HDR of the boats at the fish market at Fleetwood, sorry about the watermark, is taken straight from my site, cba re-uploading it.

Used Photomatix







So what you guys think?

Thanks =)


----------



## Trenton Romulox (Aug 18, 2008)

I don't see the image.


----------



## Arran Lomas (Aug 18, 2008)

eeek neither do I, it was there a minute ago, strange

what the hell it has disappeared of my site as well!


----------



## Trenton Romulox (Aug 18, 2008)

Just check out the links, might just a small error. Or you could just try again. 

I'll check back later. Hope you get it figured out.


----------



## Arran Lomas (Aug 18, 2008)

Yer i'll look into it, thanks

I don't get it, if you right click it and press 'open image in new window' you can see it.


----------



## Arran Lomas (Aug 18, 2008)

There have re-uploaded it to different location, is working now, sorry about that!


----------



## rjackjames (Aug 19, 2008)

great HDR.......seems a little dark though.


----------



## Arran Lomas (Aug 19, 2008)

rjackjames said:


> great HDR.......seems a little dark though.



Thanks very much, I was going for a really moody atmosphere but it probably is too dark lol.


----------



## Trenton Romulox (Aug 19, 2008)

I like it! Good atmosphere.


----------



## Arran Lomas (Aug 19, 2008)

Trenton Romulox said:


> I like it! Good atmosphere.



Thanks very much =)


----------



## photo28 (Aug 19, 2008)

Trenton Romulox said:


> I like it! Good atmosphere.


 Me to, I think the darkness works good in this image because it corresponds with the clouds and brings thoughts of a storm in your head which is what the mood is meant to be. Nice Job!


----------



## Arran Lomas (Aug 20, 2008)

photo28 said:


> Me to, I think the darkness works good in this image because it corresponds with the clouds and brings thoughts of a storm in your head which is what the mood is meant to be. Nice Job!



Thank you so much!


----------



## LuckyStarPhotography (Aug 20, 2008)

OMG I am in love with this shot! It's amazing. I love HDR but have NO clue how to create it. This is really beautiful.


----------



## LuckyStarPhotography (Aug 20, 2008)

I nominated this photo for TPF photo of the month for August. Just thought I'd give you a heads up.


----------



## Chiller (Aug 20, 2008)

:thumbup::thumbup:​


----------



## Arran Lomas (Aug 20, 2008)

LuckyStarPhotography said:


> I nominated this photo for POTN photo of the month for August. Just thought I'd give you a heads up.
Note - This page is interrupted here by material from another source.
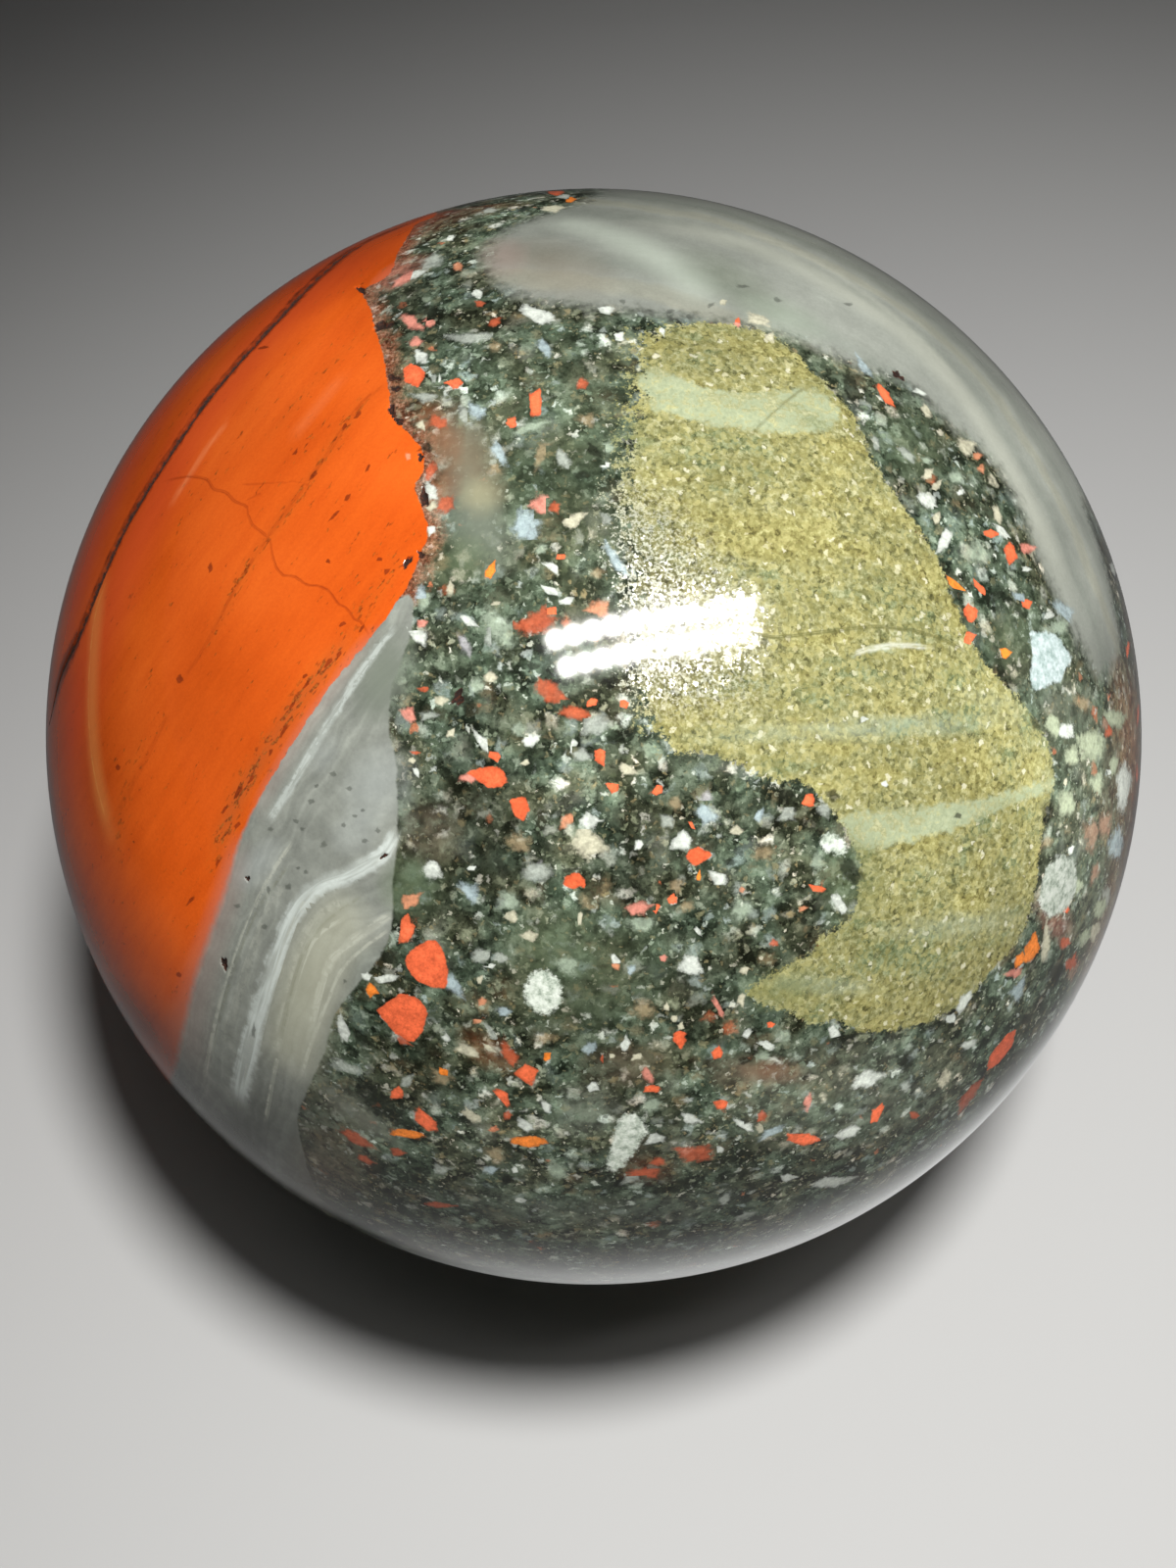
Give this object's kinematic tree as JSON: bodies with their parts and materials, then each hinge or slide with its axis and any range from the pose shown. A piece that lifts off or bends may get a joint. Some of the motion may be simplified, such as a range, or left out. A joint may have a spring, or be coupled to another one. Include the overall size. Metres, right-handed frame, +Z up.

OMG, Thank you so much, that really means a lot to me =)


----------



## nanny32 (Aug 21, 2008)

nice


----------



## Pirata (Aug 21, 2008)

The pic looks great but it looks more like a painting than a photograph.


----------



## Arran Lomas (Aug 22, 2008)

Pirata said:


> The pic looks great but it looks more like a painting than a photograph.



Thanks very much lol, interesting, I can see what you mean =)


----------



## epp_b (Aug 22, 2008)

I think it's a bit much.  The sky is too overpowering.


----------



## Arran Lomas (Aug 22, 2008)

epp_b said:


> I think it's a bit much.  The sky is too overpowering.



Thanks for your comment


----------